In our second article, Professor Grant challenges the conventional wisdom that interstate water allocation compacts bind signatory states permanently, absent unanimous agreement to end or amend them. Professor Grant examines the three supposed sources of compact permanence--the Contract Clause of the United States Constitution, the "law of the case" doctrine, and the "law of the Union" doctrine--and argues that none of these sources should prevent a state's unilateral withdrawal from an outdated water allocation compact. Instead, Professor Grant contends that the reserved powers doctrine, which assures a state of continuing power to promote the vital interests of its citizens under changing circumstances, applies to interstate water allocation compacts and provides desirable flexibility for states that face inadequate water allocation as a result of outdated compacts. Professor Grant suggests that signatory states use this doctrine in compact renegotiations to secure more favorable water allocation.

In our third article, Professor Huss asks: What happens to pets when their owners go through significant life changes such as divorce, death, or even separation from their pets? Professor Huss discusses these issues and shows how the law in its current form does not adequately address the needs of the concerned pet owner. After an introduction that establishes the key role animals play in American society, the article proceeds to describe the impact of neoteny and anthropomorphism, which explain why animals play such an important role in the lives of so many people. Professor Huss then discusses the current legal status of animals as property, that classification's impact on planning for animals, and efforts in some jurisdictions to alter the relationship between "pet" and "owner". From there, Professor Huss analyzes voluntary and involuntary separation from pets, the custody of marital animals, and estate planning considerations for a surviving pet. In each area, the existing law proves insufficient to address the needs of the concerned pet owner who wishes to ensure the safety and security of his or her best friend should these events occur. Despite the shortcomings of the current legal system, attentive attorneys will be able to use existing laws to some extent for the benefit of both the person and the pet. With animals playing an increasingly important role in society and the law, the conscientious lawyer must be aware of these issues as he or she advises clients who consider their pets more than just another item of personal property.

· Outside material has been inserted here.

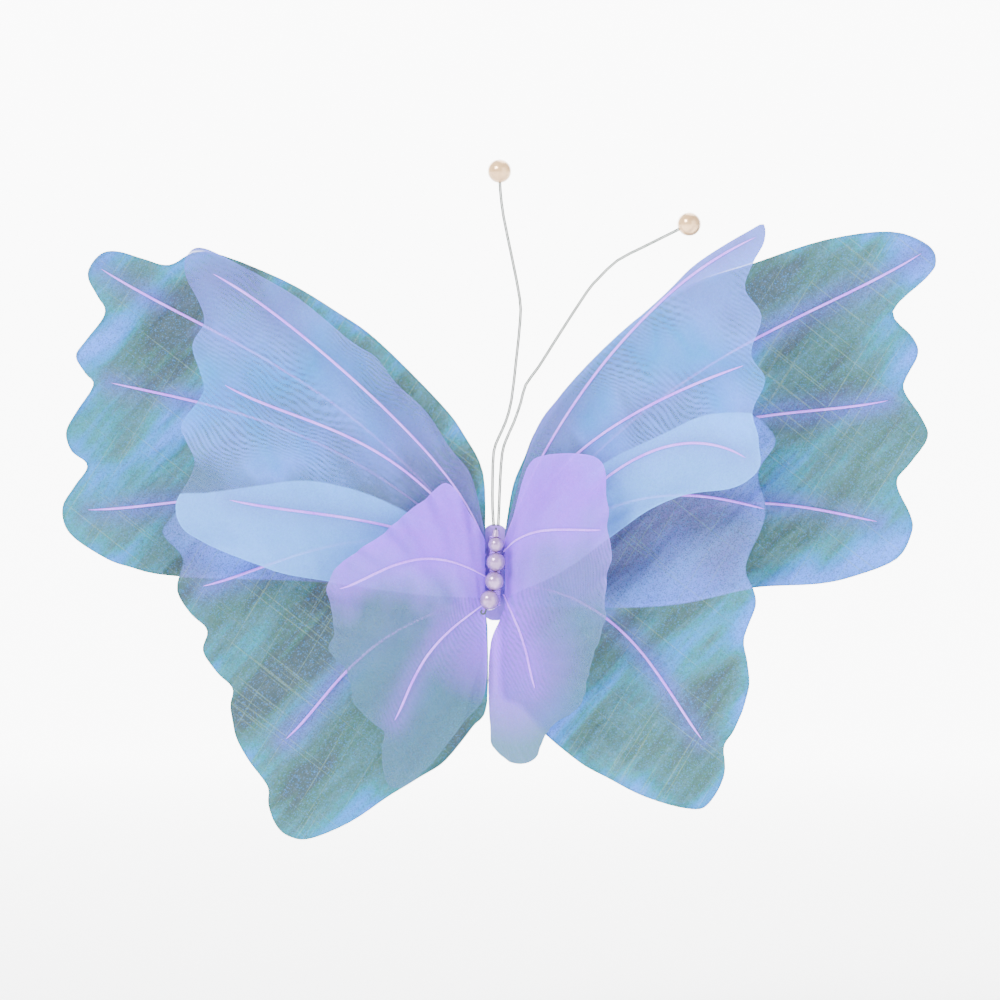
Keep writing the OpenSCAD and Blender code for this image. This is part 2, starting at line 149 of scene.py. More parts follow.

Our first comment proposes strengthening consumer protection legislation for homeowners in Colorado. The author focuses on foreclosure consultants, who offer their services to homeowners facing foreclosure. Despite the apparent benefits these consultants offer to homeowners who believe they cannot protect themselves from losing their homes on their own, several documented accounts of suspect practices have recently surfaced in Colorado. Among these are: inundation with offers of assistance, late-night visits offering foreclosure services, and, in the most dramatic cases, schemes that require homeowners to quitclaim deed their home to the consultant in return for the consultant's "assistance." The author examines legislation in other states that regulate foreclosure consultants and addresses an alternative that other state use to protect homeowners from deceptive practices--the equitable mortgage. The author then turns to existing Colorado statutory protections and concludes that further protection is necessary. After reviewing California and Missouri statutory protection and determining that similar statutory protection would adequately protect Colorado homeowners, the author analyzes a proposed legislative solution and applies California's protections to a hypothetical homeowner's case.

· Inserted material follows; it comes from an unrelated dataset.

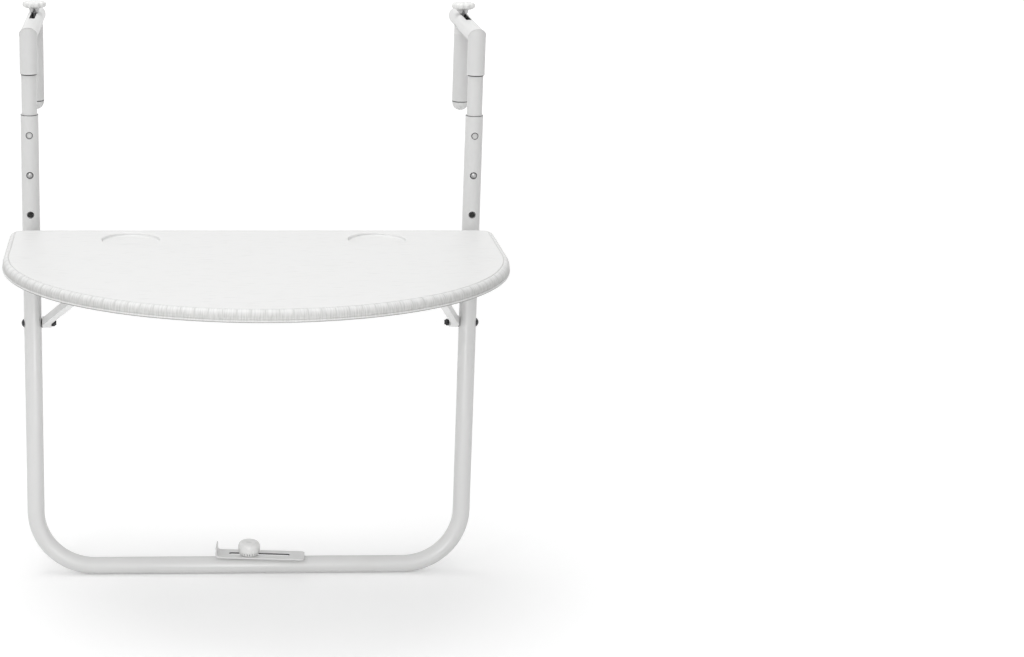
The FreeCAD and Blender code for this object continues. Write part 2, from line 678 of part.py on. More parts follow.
def table_screw(x, y, plate):
    """Screw up through a plate of the given thickness into one of the table's bosses."""
    seat = Vector(x, y, UNDER_Z - plate)
    return fused(dome(SCREW_HEAD_R, SCREW_HEAD, seat, -Z_AXIS), cylinder(SCREW_R, SCREW_LENGTH, seat))


# Braces

def brace_bar(half_width):
    """Slanted bar of the brace, drawn along -Y from its pivot, with straight ends."""
    past = BRACE_HEIGHT
    centre = [(0, past), (0, -LUG_LENGTH), (-BRACE_SLANT, LUG_LENGTH - BRACE_LENGTH),
              (-BRACE_SLANT, -BRACE_LENGTH - past)]
    right = [Vector(x + half_width, y, -BRACE_HEIGHT) for x, y in centre]
    left = [Vector(x - half_width, y, -BRACE_HEIGHT) for x, y in reversed(centre)]
    return polygon(right + left, Z_AXIS * 2 * BRACE_HEIGHT)


def brace():
    """Channel with a floor and two sides, from the post's bolt to the pin under the table."""
    half = BRACE_WIDTH / 2
    inside = brace_bar(half - BRACE_WALL)
    side_start = Vector(-REACH, 0, 0)
    side_plan = stadium(side_start, side_start - Y_AXIS * BRACE_LENGTH, BRACE_HEIGHT / 2, X_AXIS * 2 * REACH)
    sides = brace_bar(half).cut(inside).common(side_plan)
    floor_z = -BRACE_HEIGHT / 2
    floor_low = Vector(-REACH, WEB_START - BRACE_LENGTH, floor_z)
    floor_high = Vector(REACH, -WEB_START, floor_z + BRACE_WALL)
    floor = brace_bar(half - BRACE_WALL / 2).common(box(floor_low, floor_high))
    pivot = cylinder(BOLT_R + RUN_GAP, REACH, Vector(-REACH / 2, 0, 0), X_AXIS)
    pin = cylinder(PIN_R + SEAT_GAP / 2, 2 * REACH, Vector(-REACH, -BRACE_LENGTH, 0), X_AXIS)
    small_hole = cylinder(BRACE_HOLE_R, REACH, Vector(0, -BRACE_HOLE_PLACE, 0), X_AXIS)
    shape = fused(sides, floor).cut([pivot, pin, small_hole])
    shape.Placement = Placement(Vector(BRACE_X, POST_Y, BRACE_Z), Rotation(X_AXIS, -BRACE_TILT))
    return shape


def brace_pin():
    """Pin riveted across the brace's outer end."""
    head = PIN_HEAD - SEAT_GAP / 2
    seat = BRACE_WIDTH / 2 + SEAT_GAP / 2
    shank = cylinder(PIN_R, 2 * seat, Vector(PIN_X - seat, PIN_Y, PIN_Z), X_AXIS)
    heads = [cylinder(PIN_HEAD_R, head, Vector(PIN_X + side * seat, PIN_Y, PIN_Z), X_AXIS * side)
             for side in (-1, 1)]
    return fused(shank, *heads)


def pin_way():
    """Direction in which the pin leaves its catch as the table starts to fold."""
    brace_step = Vector(0, -BRACE_RISE, -BRACE_REACH) * (90 + BRACE_TILT) / 90
    table_step = Vector(0, HINGE_Z - PIN_Z, -BRACE_REACH)
    return (brace_step - table_step).normalize()


def brace_catch():
    """Screwed plate with the notched tab that the brace's pin bears on."""
    low = UNDER_Z - CATCH_PLATE_T
    foot = PIN_Z - CATCH_LOBE_DROP
    plate_half = Vector(CATCH_PLATE_WIDTH / 2, CATCH_PLATE_LENGTH / 2, 0)
    plate_low = Vector(PIN_X, PIN_Y, low)
    plate = box(plate_low - plate_half, plate_low + plate_half + Z_AXIS * CATCH_PLATE_T)
    left = PIN_X - CATCH_T / 2
    tab = box(Vector(left, PIN_Y - CATCH_FRONT, foot), Vector(left + CATCH_T, PIN_Y + CATCH_REAR, low))
    seat = Vector(PIN_X - CATCH_T, PIN_Y, PIN_Z)
    way_out = stadium(seat, seat + pin_way() * REACH, PIN_R + SLIDE_GAP, X_AXIS * 2 * CATCH_T)
    below = box(Vector(seat.x, PIN_Y - REACH, PIN_Z - REACH), Vector(seat.x + 2 * CATCH_T, PIN_Y, PIN_Z))
    holes = [screw_hole(PIN_X, PIN_Y + y, SCREW_R + SCREW_GAP) for y in (-CATCH_SCREW_Y, CATCH_SCREW_Y)]
    return fused(plate, tab.cut([way_out, below])).cut(holes)


# Clamp on the bottom bar

def clamp_plate():
    """Slotted plate with an upturned end, turned a little about the stud."""
    half = CLAMP_WIDTH / 2
    bend = CLAMP_BEND + CLAMP_T
    bend_x = bend - CLAMP_LEFT
    flat = box(Vector(bend_x, -half, 0), Vector(CLAMP_RIGHT, half, CLAMP_T))
    corners = [e for e in flat.Edges if e.BoundBox.XMin > 0 and e.BoundBox.ZLength > CLAMP_T / 2]
    flat = flat.makeFillet(CLAMP_CORNER, corners)
    flange = box(Vector(-CLAMP_LEFT, -half, bend), Vector(CLAMP_T - CLAMP_LEFT, half, CLAMP_FLANGE))
    ring = pipe(bend, CLAMP_BEND, CLAMP_WIDTH, Vector(bend_x, -half, bend), Y_AXIS)
    corner = ring.common(box(Vector(-CLAMP_LEFT, -half, 0), Vector(bend_x, half, bend)))
    near = Vector(CLAMP_SLOT_WIDTH / 2 - CLAMP_SLOT_LEFT, 0, -PAST)
    far = Vector(CLAMP_SLOT_RIGHT - CLAMP_SLOT_WIDTH / 2, 0, -PAST)
    slot = stadium(near, far, CLAMP_SLOT_WIDTH / 2, Z_AXIS * (CLAMP_T + 2 * PAST))
    plate = fused(flat, flange, corner).cut(slot)
    plate.Placement = Placement(Vector(0, POST_Y, CLAMP_Z), Rotation(Z_AXIS, CLAMP_TURN))
    return plate


def clamp_washer():
    """Plastic washer between the bar and the plate."""
    start = Vector(0, POST_Y, BAR_TOP_Z + SLIDE_GAP)
    return pipe(CLAMP_WASHER_R, CLAMP_STUD_R + RUN_GAP, CLAMP_WASHER_T, start)


def clamp_stud():
    """Stud that stands on the bottom bar."""
    length = CLAMP_KNOB_Z + INSERT_LENGTH - SLIDE_GAP - BAR_Z
    return cylinder(CLAMP_STUD_R, length, Vector(0, POST_Y, BAR_Z))


def clamp_nut():
    """Nut inside the bar, which holds the stud."""
    corner = NUT_WIDTH / sqrt(3)
    top = BAR_Z + sqrt(TUBE_BORE_R ** 2 - corner ** 2) - SEAT_GAP
    return nut(NUT_WIDTH, CLAMP_NUT_T, CLAMP_STUD_R, Vector(0, POST_Y, top - CLAMP_NUT_T))


def clamp_knob():
    """Domed knob with a toothed lower edge."""
    skirt = cylinder(CLAMP_KNOB_R, CLAMP_KNOB_SKIRT, Vector(0, 0, 0))
    crown = dome(CLAMP_KNOB_R, CLAMP_KNOB_HEIGHT - CLAMP_KNOB_SKIRT, Z_AXIS * CLAMP_KNOB_SKIRT)
    cuts = [cylinder(INSERT_R + SEAT_GAP / 2, INSERT_LENGTH + SEAT_GAP, Vector(0, 0, 0))]
    tooth_r = pi * CLAMP_KNOB_R / CLAMP_TEETH / 2
    for place in ring_of(CLAMP_TEETH, CLAMP_KNOB_R + tooth_r - CLAMP_TOOTH):
        cuts.append(cylinder(tooth_r, CLAMP_TOOTH_HEIGHT + PAST, place - Z_AXIS * PAST))
    return moved(fused(skirt, crown).cut(cuts), 0, POST_Y, CLAMP_KNOB_Z)


def clamp_insert():
    """Threaded metal insert in the clamp's knob."""
    return pipe(INSERT_R, CLAMP_STUD_R + RUN_GAP, INSERT_LENGTH, Vector(0, POST_Y, CLAMP_KNOB_Z))


def main():
    """Write every node."""
    os.makedirs("parts", exist_ok=True)
    write("frame_tube", frame_tube())
    write("cross_tube", cross_tube())
    write_pair("tube_plug", tube_plug())
    write("tube_bolts", both_sides([tube_bolt()]))
    write("brace_bolts", both_sides([brace_bolt()]))
    write("brace_nuts", both_sides([brace_nut()]))
    write("brace_washers", both_sides([brace_washer()]))
    write("clamp_stud", clamp_stud())
    write("clamp_nut", clamp_nut())
    write_pair("arm_tube", arm_tube())
    write_pair("arm_sleeve", arm_sleeve())
    write_pair("inner_post", inner_post())
    write_pair("arm_cap", arm_cap())
    write_pair("height_button", height_button())
    write_pair("height_spring", height_spring())
    write_pair("hook_saddle", hook_saddle())
    write_pair("hook_tube", hook_tube())
    write_pair("hook_cap", hook_cap())
    write_pair("hook_stud", hook_stud())
    write_pair("knob_neck", knob_neck())
    write_pair("knob", knob())
    write("table_top", table_top())
    write_pair("hinge_bracket", hinge_bracket())
    write("hinge_straps", both_sides([hinge_strap(x) for x in STRAP_XS]))
    write("strap_bolts", both_sides([strap_bolt(x) for x in STRAP_XS]))
    write("strap_nuts", both_sides([strap_nut(x) for x in STRAP_XS]))
    write("bracket_screws", both_sides([table_screw(x, POST_Y - SCREW_Y, LEAF_T) for x in SCREW_XS]))
    write_pair("brace", brace())
    write_pair("brace_pin", brace_pin())
    write_pair("brace_catch", brace_catch())
    catch_screw_ys = (PIN_Y - CATCH_SCREW_Y, PIN_Y + CATCH_SCREW_Y)
    write("catch_screws", both_sides([table_screw(PIN_X, y, CATCH_PLATE_T) for y in catch_screw_ys]))
    write("clamp_plate", clamp_plate())
    write("clamp_washer", clamp_washer())
    write("clamp_knob", clamp_knob())
    write("clamp_insert", clamp_insert())


main()
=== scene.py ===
"""Looks of a balcony railing bar table: moulded top, knobs, welds and finishes, with stage, lamps and camera.

Lengths are metres, +Z is up, the table reaches out along -Y and the railing lies on the +Y side.
"""

from __future__ import annotations

import json
import logging
import math
from contextlib import contextmanager
from dataclasses import dataclass, replace
from enum import Enum
from typing import Callable, Iterator, Mapping, Optional, Sequence, Union

import bmesh
import bpy
from mathutils import Matrix, Vector

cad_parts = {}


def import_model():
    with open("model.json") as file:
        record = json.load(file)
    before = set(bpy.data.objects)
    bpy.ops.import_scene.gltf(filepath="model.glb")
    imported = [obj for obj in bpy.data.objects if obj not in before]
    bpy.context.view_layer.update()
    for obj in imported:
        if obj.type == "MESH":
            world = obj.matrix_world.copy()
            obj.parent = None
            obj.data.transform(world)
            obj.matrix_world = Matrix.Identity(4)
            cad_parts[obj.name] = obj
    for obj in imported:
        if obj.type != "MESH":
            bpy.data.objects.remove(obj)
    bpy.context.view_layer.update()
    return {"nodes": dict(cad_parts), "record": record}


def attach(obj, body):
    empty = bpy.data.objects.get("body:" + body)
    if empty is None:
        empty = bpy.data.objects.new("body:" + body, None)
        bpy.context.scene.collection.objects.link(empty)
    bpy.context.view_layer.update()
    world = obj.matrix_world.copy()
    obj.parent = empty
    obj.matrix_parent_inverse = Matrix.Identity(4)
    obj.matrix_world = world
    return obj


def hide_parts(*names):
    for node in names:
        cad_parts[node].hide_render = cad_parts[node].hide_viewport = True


LOG = logging.getLogger("balcony_table")

Color = tuple[float, float, float]
Point = tuple[float, float, float]
Range = tuple[float, float]
Profile = Sequence[tuple[float, float]]
Key = Union[str, int]
Sockets = dict[Key, object]

POST_X = 0.275
POST_Y = -0.011
HOOK_Y = 0.1225
TABLE_Z = -0.2265
PIVOT_Z = -0.353
CUP_X = 0.150
CUP_Y = -0.086
TUBE_RADIUS = 0.011
SMOOTH_ANGLE = 32.0
MERGE = 1e-6
LEVEL = 1e-5
ALONG_START = 2.0


class Side(Enum):
    """Side of the table, with the sign of its X."""

    LEFT = -1
    RIGHT = 1

    @property
    def word(self) -> str:
        """Ending of this side's node names."""
        return self.name.lower()


class Slot(Enum):
    """Material slots of the part."""

    WHITE_STEEL = "white_steel"
    MOULDED_TOP = "moulded_top"
    WHITE_PLASTIC = "white_plastic"
    WHITE_KNOB = "white_knob"
    BOLT_STEEL = "bolt_steel"
    ZINC_STEEL = "zinc_steel"
    BLACK_PLASTIC = "black_plastic"
    BRASS_INSERT = "brass_insert"


# Shader maths


class Wire:
    """A socket's value, on which Python's operators add Math nodes."""

    def __init__(self, graph: Graph, socket: Optional[bpy.types.NodeSocket]) -> None:
        """Holds the socket.

        Args:
            graph: The material's graph.
            socket: An output socket of one of its nodes, or None where the node has none.
        """
        self.graph = graph
        self.socket = socket

    def __add__(self, other: Number) -> Wire:
        """This plus other."""
        return self.graph.math("ADD", self, other)

    def __radd__(self, other: float) -> Wire:
        """Other plus this."""
        return self.graph.math("ADD", other, self)

    def __sub__(self, other: Number) -> Wire:
        """This less other."""
        return self.graph.math("SUBTRACT", self, other)

    def __rsub__(self, other: float) -> Wire:
        """Other less this."""
        return self.graph.math("SUBTRACT", other, self)

    def __mul__(self, other: Number) -> Wire:
        """This times other."""
        return self.graph.math("MULTIPLY", self, other)

    def __rmul__(self, other: float) -> Wire:
        """Other times this."""
        return self.graph.math("MULTIPLY", other, self)

    def clamped(self) -> Wire:
        """This, kept from 0 to 1."""
        return self.graph.node("ShaderNodeClamp", {}, {"Value": self})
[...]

In our second comment, the author proposes a framework by which Congress, the Federal Communications Commission and the courts can work together to ensure that telecommunications laws do not run afoul of the First Amendment. Telecommunications is an extremely dynamic industry. Both the technology and the industry have been undergoing continual evolution for the past decade. This fast-paced change presents a challenge for courts, whose methods for evaluating the constitutionality of telecommunications laws are necessarily guided by the state of the industry at the time a case is brought, and cannot evolve with technology and the industry. Thus, laws that are once considered constitutional under the courts' standards may not be so for long. The author proposes that Congress require the FCC to reexamine speech-infringing laws on a regular basis, and to make adjustments to these laws whenever they can no longer adequately be justified. This approach will ensure the constitutionality of speech-infringing laws by placing the analytical burden on the body who best understands the nature of the telecommunications industry--the expert agency.

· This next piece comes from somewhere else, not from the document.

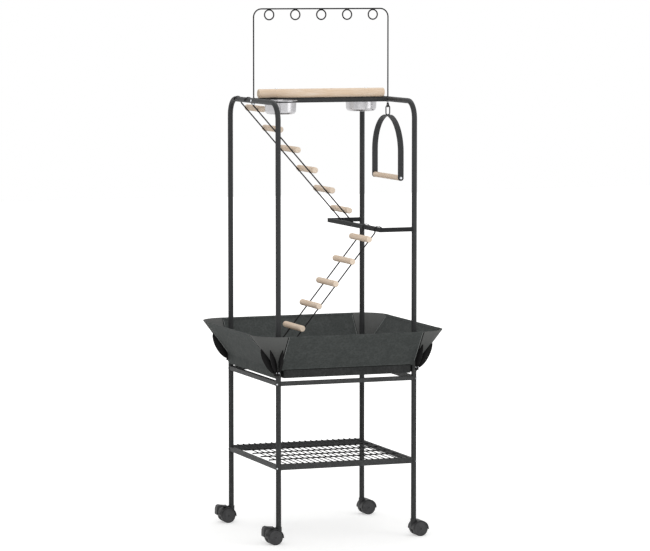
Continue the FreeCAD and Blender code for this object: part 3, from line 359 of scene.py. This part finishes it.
# %% [markdown]
# ## Bare metal
#
# The bowls are drawn from stainless sheet and brushed upward, so fine upright
# lines run round them and stretch reflections sideways.  Nuts, bolts and screws
# are bright zinc plate, rougher and slightly bluish.  Both are true metals:
# metallic 1, and colour is the colour of the reflection.

# %% Metal materials


def bright_metal(name, light, dark, middle, line_mm, radius_mm, roughness):
    """Metal with fine lines that run up a wall round an upright axis."""
    material, tree, shader = finish_named(name, Metallic=1.0)
    where = add(tree, "ShaderNodeTexCoord").outputs["Object"]
    centred = add(tree, "ShaderNodeVectorMath", {0: where, 1: Vector(middle) * MM},
                  operation="SUBTRACT")
    around = add(tree, "ShaderNodeTexGradient", {"Vector": centred.outputs["Vector"]},
                 gradient_type="RADIAL")
    level = add(tree, "ShaderNodeSeparateXYZ", {"Vector": centred.outputs["Vector"]})
    unrolled = add(tree, "ShaderNodeCombineXYZ", {"X": around.outputs["Fac"],
                                                  "Y": level.outputs["Z"]})
    count = 2 * math.pi * radius_mm / line_mm
    lines = add(tree, "ShaderNodeTexNoise",
                {"Vector": unrolled.outputs["Vector"], "Scale": count, "Detail": 3.0,
                 "Roughness": 0.7})
    colour = ramp(tree, lines.outputs["Fac"], [(0.32, paint(dark)), (0.66, paint(light))])
    sheen = add(tree, "ShaderNodeMapRange", {"Value": lines.outputs["Fac"],
                                             "To Min": roughness - 0.05,
                                             "To Max": roughness + 0.08})
    connect(tree, shader, colour, sheen.outputs["Result"], lines.outputs["Fac"], 0.25, 0.02)
    return material


BOWL_MIDDLES = {"bowl_left": (-172.5, -76, 1434), "bowl_right": (172.5, 76, 1434)}
stainless = {node: bright_metal(f"brushed_stainless_steel_{node}", "#bfbec0", "#a6a5a7",
                                middle, line_mm=2.6, radius_mm=53, roughness=0.28)
             for node, middle in BOWL_MIDDLES.items()}
zinc = bright_metal("bright_zinc_plate", "#e3e5e8", "#c6c9cd", (0, 0, 0), 1.5, 300, 0.32)

# %% [markdown]
# ## Dress the CAD pieces
#
# Every node keeps its mesh and place and only gets its finish.  The first word
# or two of a node's name say what it is made of, so a short list of rules covers
# all sixty.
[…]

In our third comment, the author examines the problem of asserting personal jurisdiction over non-resident defendants based solely upon Internet contacts. After a review of traditional personal jurisdiction principles from International Shoe to the present, as well as a short review of the challenges that Internet contacts present, the comment addresses Zippo Manufacturing Co. v. Zippo Dot Com, Inc., which has become the leading case on personal jurisdiction based on Internet contacts. The comment explains that while the decision itself provides a thoughtful analysis of "traditional" jurisdictional principles in light of Internet contacts, the Zippo test that has grown out of the decision has become proxy for traditional jurisdictional analysis. As a proxy, the Zippo test fails to remain true to traditional principles, because it leads courts to focus more on categorizing a Web site than on a basic tenet of jurisdictional analysis: that the defendant purposefully avail himself or herself of the forum state. Finally, the comment argues that although personal jurisdiction based on Internet contacts does pose new challenges, courts should look for analogies to pre-Internet case law when determining when it is appropriate to assert jurisdiction rather than developing an entirely new test. By using these analogies, the author argues that over time courts will develop a body of Internet case law that adheres to the principles of International Shoe and its progeny.

Finally, in our fourth comment, the author discusses the origins and application of the Private Securities Litigation Reform Act ("PSLRA"). Lawyer-driven litigation, and its resulting abuses, led Congress to enact PSLRA. The Act limits lawyer control first by allowing claimants to apply for the role of lead plaintiff based on several qualifying factors, and second by allowing the lead plaintiff to select lead counsel, subject to court approval. As enacted, however, PSLRA fails to provide courts with criteria to consider in deciding whether to approve the lead plaintiff's choice of counsel. In response, courts have implemented an auction process to make the lead counsel determination. This process is an effective method of curtailing lawyer exploitation of securities litigation because it transfers control of the litigation back to the plaintiff class. While the author acknowledges that the auction process is not perfect, she concludes that it is an effective solution to lawyer abuse of class action securities litigation. As such, the author urges Congress to pass legislation requiring use of the auction process in all class action securities litigation.